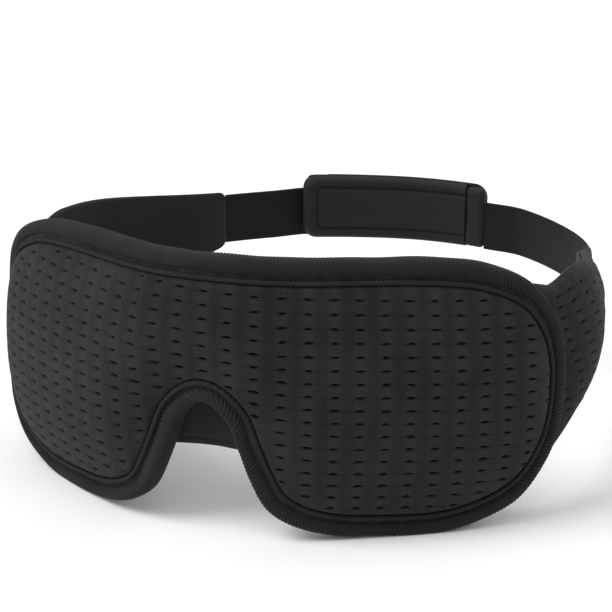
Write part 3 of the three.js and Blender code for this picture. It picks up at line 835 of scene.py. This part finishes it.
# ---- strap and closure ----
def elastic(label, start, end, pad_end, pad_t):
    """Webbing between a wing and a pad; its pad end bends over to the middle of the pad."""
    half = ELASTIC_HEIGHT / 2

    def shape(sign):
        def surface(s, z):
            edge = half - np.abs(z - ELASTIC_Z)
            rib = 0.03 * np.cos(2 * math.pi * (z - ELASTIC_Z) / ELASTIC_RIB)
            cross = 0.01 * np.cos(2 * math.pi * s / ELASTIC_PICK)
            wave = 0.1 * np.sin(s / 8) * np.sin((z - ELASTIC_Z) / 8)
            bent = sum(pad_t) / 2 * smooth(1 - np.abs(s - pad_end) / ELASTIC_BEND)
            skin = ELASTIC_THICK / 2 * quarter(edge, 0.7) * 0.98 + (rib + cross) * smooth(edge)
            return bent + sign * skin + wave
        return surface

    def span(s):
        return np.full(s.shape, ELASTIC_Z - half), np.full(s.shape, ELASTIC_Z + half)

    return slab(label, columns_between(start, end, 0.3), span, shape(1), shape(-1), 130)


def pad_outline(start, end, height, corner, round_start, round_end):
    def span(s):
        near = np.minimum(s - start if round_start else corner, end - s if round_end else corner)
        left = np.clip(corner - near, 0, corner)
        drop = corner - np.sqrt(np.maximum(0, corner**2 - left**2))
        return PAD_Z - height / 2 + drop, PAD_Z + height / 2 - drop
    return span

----

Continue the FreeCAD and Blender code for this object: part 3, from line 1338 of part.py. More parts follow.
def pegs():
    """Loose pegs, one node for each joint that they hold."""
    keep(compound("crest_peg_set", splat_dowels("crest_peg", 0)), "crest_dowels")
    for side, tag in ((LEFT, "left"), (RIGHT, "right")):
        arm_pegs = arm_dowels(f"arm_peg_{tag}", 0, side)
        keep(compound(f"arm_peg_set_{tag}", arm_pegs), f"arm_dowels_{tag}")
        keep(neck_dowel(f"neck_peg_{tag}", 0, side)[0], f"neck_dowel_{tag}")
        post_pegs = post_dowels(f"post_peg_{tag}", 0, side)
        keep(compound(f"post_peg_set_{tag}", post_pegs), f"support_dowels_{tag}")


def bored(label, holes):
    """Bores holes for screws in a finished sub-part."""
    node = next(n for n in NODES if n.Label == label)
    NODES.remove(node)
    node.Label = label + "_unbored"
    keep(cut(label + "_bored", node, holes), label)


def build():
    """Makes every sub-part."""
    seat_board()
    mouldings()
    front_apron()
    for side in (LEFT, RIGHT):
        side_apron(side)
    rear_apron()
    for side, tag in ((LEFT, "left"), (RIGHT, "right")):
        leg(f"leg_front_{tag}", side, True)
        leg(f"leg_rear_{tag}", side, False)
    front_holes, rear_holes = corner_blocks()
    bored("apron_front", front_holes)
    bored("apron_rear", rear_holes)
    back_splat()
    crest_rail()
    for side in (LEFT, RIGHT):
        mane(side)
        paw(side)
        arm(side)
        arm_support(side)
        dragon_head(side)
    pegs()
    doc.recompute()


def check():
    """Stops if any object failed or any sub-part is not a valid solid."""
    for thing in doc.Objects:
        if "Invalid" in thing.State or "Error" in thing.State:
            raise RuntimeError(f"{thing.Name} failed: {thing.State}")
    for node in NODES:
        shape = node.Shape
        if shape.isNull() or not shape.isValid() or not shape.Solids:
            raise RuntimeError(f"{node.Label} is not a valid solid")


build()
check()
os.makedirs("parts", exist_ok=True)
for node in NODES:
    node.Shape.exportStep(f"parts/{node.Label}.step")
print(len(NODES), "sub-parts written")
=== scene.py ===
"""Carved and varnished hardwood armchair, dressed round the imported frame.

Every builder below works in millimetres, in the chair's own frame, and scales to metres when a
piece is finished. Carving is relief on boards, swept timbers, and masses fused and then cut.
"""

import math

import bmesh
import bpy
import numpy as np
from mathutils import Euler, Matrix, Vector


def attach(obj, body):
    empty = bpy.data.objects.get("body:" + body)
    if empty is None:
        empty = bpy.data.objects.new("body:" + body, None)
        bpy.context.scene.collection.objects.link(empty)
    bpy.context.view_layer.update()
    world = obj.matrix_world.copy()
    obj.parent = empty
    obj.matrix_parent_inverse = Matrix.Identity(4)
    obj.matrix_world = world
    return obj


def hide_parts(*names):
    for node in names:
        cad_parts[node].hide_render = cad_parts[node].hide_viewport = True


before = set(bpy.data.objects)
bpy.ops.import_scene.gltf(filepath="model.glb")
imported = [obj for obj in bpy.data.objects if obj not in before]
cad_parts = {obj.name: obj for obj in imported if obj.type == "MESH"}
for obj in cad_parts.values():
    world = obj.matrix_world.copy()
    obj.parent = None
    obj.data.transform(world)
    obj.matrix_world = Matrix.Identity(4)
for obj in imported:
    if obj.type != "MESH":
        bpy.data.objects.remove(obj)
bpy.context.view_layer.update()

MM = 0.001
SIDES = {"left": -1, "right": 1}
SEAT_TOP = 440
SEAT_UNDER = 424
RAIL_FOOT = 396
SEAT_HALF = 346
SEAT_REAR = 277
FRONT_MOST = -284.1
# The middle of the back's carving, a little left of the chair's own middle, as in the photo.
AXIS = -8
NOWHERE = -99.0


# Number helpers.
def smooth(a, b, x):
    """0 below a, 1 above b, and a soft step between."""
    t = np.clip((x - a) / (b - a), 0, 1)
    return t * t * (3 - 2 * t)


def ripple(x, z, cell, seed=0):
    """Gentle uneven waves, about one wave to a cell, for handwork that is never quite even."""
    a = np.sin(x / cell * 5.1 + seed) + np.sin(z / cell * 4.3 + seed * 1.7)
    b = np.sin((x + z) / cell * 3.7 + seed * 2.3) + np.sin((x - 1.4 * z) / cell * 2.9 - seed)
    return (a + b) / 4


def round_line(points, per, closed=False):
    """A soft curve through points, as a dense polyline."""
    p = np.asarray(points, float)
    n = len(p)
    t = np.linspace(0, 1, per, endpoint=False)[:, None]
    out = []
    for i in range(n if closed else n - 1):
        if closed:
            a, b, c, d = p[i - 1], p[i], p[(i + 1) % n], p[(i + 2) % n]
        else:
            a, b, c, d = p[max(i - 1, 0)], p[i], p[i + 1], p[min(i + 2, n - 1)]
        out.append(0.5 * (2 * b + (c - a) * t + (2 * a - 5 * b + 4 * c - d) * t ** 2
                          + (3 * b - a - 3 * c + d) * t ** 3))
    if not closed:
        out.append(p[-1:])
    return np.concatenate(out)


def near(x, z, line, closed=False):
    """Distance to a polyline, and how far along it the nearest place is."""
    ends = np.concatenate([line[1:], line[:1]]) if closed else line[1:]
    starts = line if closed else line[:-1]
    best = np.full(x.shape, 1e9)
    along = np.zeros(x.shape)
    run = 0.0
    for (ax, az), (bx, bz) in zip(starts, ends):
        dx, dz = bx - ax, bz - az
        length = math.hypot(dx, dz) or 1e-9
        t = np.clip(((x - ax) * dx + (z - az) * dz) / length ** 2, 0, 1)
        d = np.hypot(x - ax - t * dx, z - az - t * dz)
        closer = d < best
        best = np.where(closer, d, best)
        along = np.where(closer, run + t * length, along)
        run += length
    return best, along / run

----

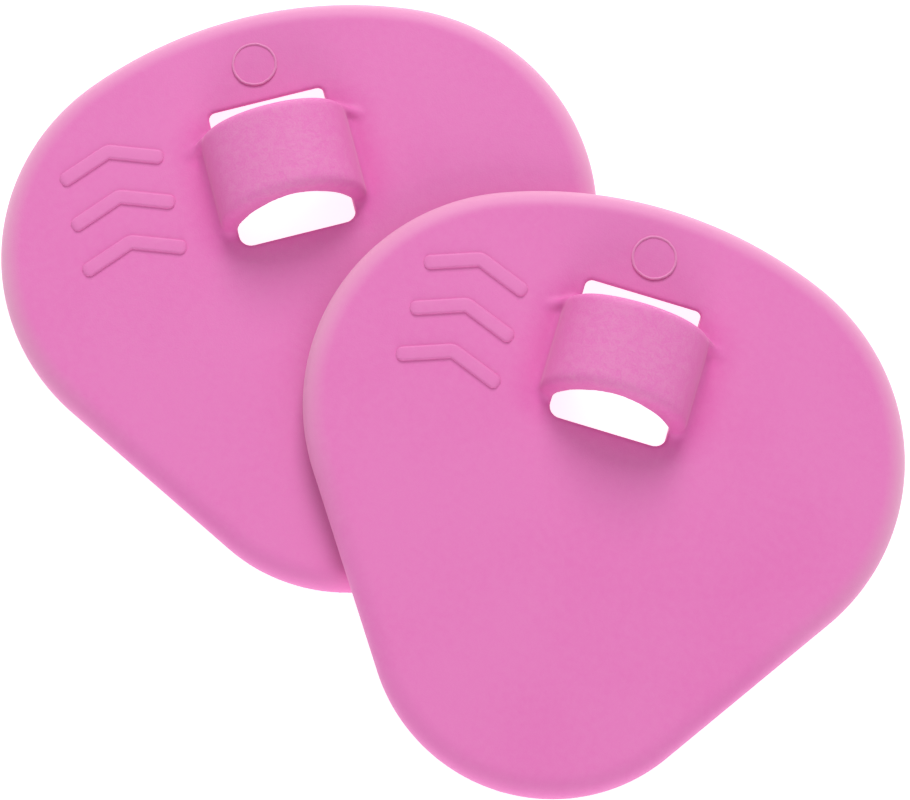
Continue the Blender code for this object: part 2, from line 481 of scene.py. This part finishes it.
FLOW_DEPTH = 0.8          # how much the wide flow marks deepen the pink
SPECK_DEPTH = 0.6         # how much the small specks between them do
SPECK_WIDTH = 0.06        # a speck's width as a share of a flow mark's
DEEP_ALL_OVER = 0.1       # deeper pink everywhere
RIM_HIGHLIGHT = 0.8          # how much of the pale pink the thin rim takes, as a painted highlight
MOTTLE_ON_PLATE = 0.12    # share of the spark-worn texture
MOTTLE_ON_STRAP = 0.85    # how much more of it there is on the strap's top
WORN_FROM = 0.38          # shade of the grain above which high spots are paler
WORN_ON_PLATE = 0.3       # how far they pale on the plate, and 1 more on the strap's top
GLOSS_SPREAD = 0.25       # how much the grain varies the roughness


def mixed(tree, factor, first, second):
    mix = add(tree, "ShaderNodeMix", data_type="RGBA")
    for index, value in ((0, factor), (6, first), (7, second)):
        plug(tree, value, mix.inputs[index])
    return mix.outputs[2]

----

*WRITTEN TASK*.
Start with the line that holds "Write part 3" and finish with the line that holds "return span". Transcribe each line in between exactly, and those two as well.

*ANSWER BELOW*.
Write part 3 of the three.js and Blender code for this picture. It picks up at line 835 of scene.py. This part finishes it.
# ---- strap and closure ----
def elastic(label, start, end, pad_end, pad_t):
    """Webbing between a wing and a pad; its pad end bends over to the middle of the pad."""
    half = ELASTIC_HEIGHT / 2

    def shape(sign):
        def surface(s, z):
            edge = half - np.abs(z - ELASTIC_Z)
            rib = 0.03 * np.cos(2 * math.pi * (z - ELASTIC_Z) / ELASTIC_RIB)
            cross = 0.01 * np.cos(2 * math.pi * s / ELASTIC_PICK)
            wave = 0.1 * np.sin(s / 8) * np.sin((z - ELASTIC_Z) / 8)
            bent = sum(pad_t) / 2 * smooth(1 - np.abs(s - pad_end) / ELASTIC_BEND)
            skin = ELASTIC_THICK / 2 * quarter(edge, 0.7) * 0.98 + (rib + cross) * smooth(edge)
            return bent + sign * skin + wave
        return surface

    def span(s):
        return np.full(s.shape, ELASTIC_Z - half), np.full(s.shape, ELASTIC_Z + half)

    return slab(label, columns_between(start, end, 0.3), span, shape(1), shape(-1), 130)


def pad_outline(start, end, height, corner, round_start, round_end):
    def span(s):
        near = np.minimum(s - start if round_start else corner, end - s if round_end else corner)
        left = np.clip(corner - near, 0, corner)
        drop = corner - np.sqrt(np.maximum(0, corner**2 - left**2))
        return PAD_Z - height / 2 + drop, PAD_Z + height / 2 - drop
    return span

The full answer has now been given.